El dios de Israel

David Torres
Público.es [x]

Lo peor de la muerte de los tres muchachos israelíes asesinados en Cisjordania es que su martirio sólo será moneda de cambio para el interminable comercio de sangre inocente en un conflicto que se alarga ya décadas. Tres muertos israelíes con nombre y apellidos por unas docenas, quién sabe si centenares de palestinos anónimos, de los que no salen en las noticias más que amortajados, porque tampoco tienen más destino que la tumba. Las bombas no hacen distinciones (como sí las hacían las plagas de Egipto con las puertas señaladas) y se llevan por delante no sólo a los terroristas de Hamás sino también a ancianos, mujeres y niños.

Este infame triple asesinato no pertenece al ámbito de la criminología sino al de la política, a una compleja trama de odios históricos cuyo origen se pierde en una interminable cadena de venganzas.

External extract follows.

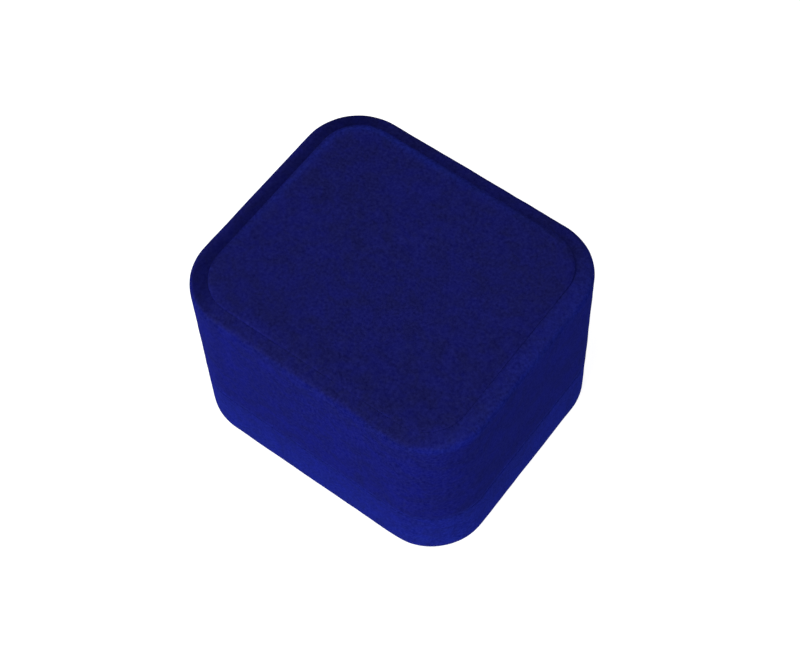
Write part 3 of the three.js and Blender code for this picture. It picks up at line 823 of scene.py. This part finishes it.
def make_wall_lining(material):
    """Satin strip round the inside wall, with soft upright ripples, cut away in front of the hinge."""
    low, high = STRIP_LOW.z, STRIP_HIGH.z
    loop = Loop(STRIP_LOW, STRIP_HIGH, CORNER - STRIP_INSET, STRIP_STEP)
    opening = LEAF_HIGH.x + HINGE_SIDE
    top_of_opening = LEAF_HIGH.z + HINGE_OVER
    profile = [(0, low)] + line((0, low), (0, high), STRIP_ROWS)
    profile += [(STRIP_SKIN, high)] + line((STRIP_SKIN, high), (STRIP_SKIN, low), STRIP_ROWS)
    rings = []
    for inset, z in profile:
        ring = loop.ring(inset + lean(z), z)
        for place, normal in zip(ring, loop.normals):
            if inset > 0:
                fold = noise.noise(Vector((place.x * RIPPLES, place.y * RIPPLES, z * RIPPLES_UP)))
                place -= Vector((*normal, 0)) * (RIPPLE_HEIGHT * (1 + fold))
            if place.y > 0 and abs(place.x) < opening:
                place.z = top_of_opening + (place.z - low) * (high - top_of_opening) / (high - low)
        rings.append(ring)
    piece = mesh_object("lid_satin_strip", rings, closed_profile=True)
    finished(piece, "lid", material, "lining_satin", "lid_lining_wall")


# ---------- CAD nodes that stay ----------

STEEL_EDGE = 0.05 * MM


def soften(node):
    """Small rounded edges on a steel part."""
    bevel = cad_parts[node].modifiers.new("edge", "BEVEL")
    bevel.width = STEEL_EDGE
    bevel.segments = 2
    bevel.limit_method = "ANGLE"
    bevel.angle_limit = math.radians(40)
    bevel.harden_normals = False


def cad_material(node, material):
    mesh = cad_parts[node].data
    mesh.materials.clear()
    mesh.materials.append(material)


def dress_cad_nodes():
    plastic, board = moulded_plastic("moulded_plastic"), grey_board("grey_board")
    cream_foam, steel = open_foam("cream_foam"), plated_steel("plated_steel")
    kept = {
        plastic: ("base_shell", "lid_shell"),
        board: ("collar_frame", "insert_card", "lid_top_card", "lid_lining_card"),
        cream_foam: ("insert_foam_front", "insert_foam_rear", "lid_lining_wadding"),
        steel: (
            "base_hinge_leaf", "lid_hinge_leaf", "hinge_pin", "hinge_spring", "base_rivet_left",
            "base_rivet_right", "spring_rivet", "lid_rivet_left", "lid_rivet_right",
        ),
    }
    for material, nodes in kept.items():
        for node in nodes:
            cad_material(node, material)
    for node in kept[steel]:
        soften(node)


# ---------- studio ----------

FLOOR_HALF = 1.5
LIGHT_DISTANCE, LIGHT_SIZE = 0.9, 0.5
SKY_STRENGTH = 0.4
LIGHTS = {  # azimuth and elevation in degrees, and power in watts
    "key": (0, 20, 10.8),
    "right_low": (60, 20, 1.5),
    "right_top": (90, 70, 2.3),
    "left_top": (-30, 70, 2.6),
}


def make_floor():
    bm = bmesh.new()
    signs = ((-1, -1), (1, -1), (1, 1), (-1, 1))
    bm.faces.new([bm.verts.new((x * FLOOR_HALF, y * FLOOR_HALF, 0)) for x, y in signs])
    floor = object_from("floor", bm)
    floor.data.materials.append(pale_floor("pale_floor"))


def area_light(name, azimuth, elevation, power):
    data = bpy.data.lights.new(name, "AREA")
    data.shape, data.size, data.energy = "DISK", LIGHT_SIZE, power
    light = bpy.data.objects.new(name, data)
    bpy.context.scene.collection.objects.link(light)
    toward = direction(azimuth, elevation)
    light.location = toward * LIGHT_DISTANCE
    light.rotation_mode = "QUATERNION"
    light.rotation_quaternion = (-toward).to_track_quat("-Z", "Y")


def make_studio():
    scene = bpy.context.scene
    scene.view_settings.view_transform = "Standard"
    world = bpy.data.worlds.new("studio")
    world.use_nodes = True
    sky = world.node_tree.nodes["Background"]
    sky.inputs["Color"].default_value = (1.0, 1.0, 1.0, 1.0)
    sky.inputs["Strength"].default_value = SKY_STRENGTH
    scene.world = world
    for name, (azimuth, elevation, power) in LIGHTS.items():
        area_light(name, azimuth, elevation, power)
    make_floor()


# ---------- the box ----------

make_camera()
case_cloth = velvet("case_velvet")
insert_cloth = velvet("insert_velvet", lighten=0.7)
lining_cloth = satin("ivory_satin")
make_lid_wrap(case_cloth)
make_base_wrap(case_cloth)
make_top_panel(case_cloth)
make_bottom_cover(case_cloth)
make_collar(insert_cloth)
make_ring_pad("insert_velvet_front", "insert_foam_front", "ring_pad_front", insert_cloth)
make_ring_pad("insert_velvet_rear", "insert_foam_rear", "ring_pad_rear", insert_cloth)
make_ceiling_pad(lining_cloth)
make_wall_lining(lining_cloth)
dress_cad_nodes()
make_studio()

Territorios ocupados impunemente; resoluciones de las Naciones Unidas con las que Israel lleva medio siglo limpiándose el culo; cohetes caseros lanzados desde la frontera hacia las luces de los pueblos hebreos; jóvenes palestinos tirando piedras contra blindados; un autobús partido en dos y lleno de ancianos judíos ensangrentados; millones de personas que conviven amontonadas en la cloaca bíblica de Gaza, extenuadas, sedientas, iracundas; tres jóvenes israelíes muertos que claman revancha; docenas de niños palestinos reventados cuya sangre alimentará las ancestrales escuelas del rencor y los gritos de exterminio contra el pueblo judío.

A la derecha israelí no le interesa descubrir a los culpables porque ya han dictado la sentencia de muerte y enviado represalias contra el pueblo palestino. Por eso llaman al ejército, no a la policía. Porque los culpables (culpables de antemano) son todos los palestinos, todos y cada uno de ellos; en eso los militares israelíes no se diferencian mucho de su dios bárbaro del Antiguo Testamento. Van a bombardearlos y a matarlos desde el cielo hasta que se sientan satisfechos, hasta que su divina sed de sangre quede saciada. Ojo por ojo, diente por diente, tres jóvenes israelíes muertos por cuatro o cinco docenas de palestinos. No es muy justo, ni muy civilizado, pero así funciona la alta política israelí, la única democracia de la zona.

Imaginemos, por un momento, una novela negra, no demasiado negra comparada con la bárbara realidad de Gaza y Cisjordania. Un asesino en serie (da igual la nacionalidad o el credo, ahí está la gracia) que empieza a matar jóvenes colonos judíos sólo por divertirse y ver cómo entran a cazarlo con aviones y misiles. No es muy difícil de imaginar: es como si en Irlanda del Norte, a cada atentado en un bar de Londres, los británicos hubiesen respondido bombardeando Belfast y alrededores indiscriminadamente sólo por cobijar a esos matarifes del IRA. Es exactamente la estrategia homicida del ejército estadounidense en Afganistán y en Irak, cazar avispas a cañonazos, masacrar a millones de inocentes en nombre de una cruzada cuyos resultados los ve cualquiera con dos dedos de frente y una pizca de misericordia. Si Hamás y Netanyahu están felices, Alá y Jehová deben estar frotándose las manos.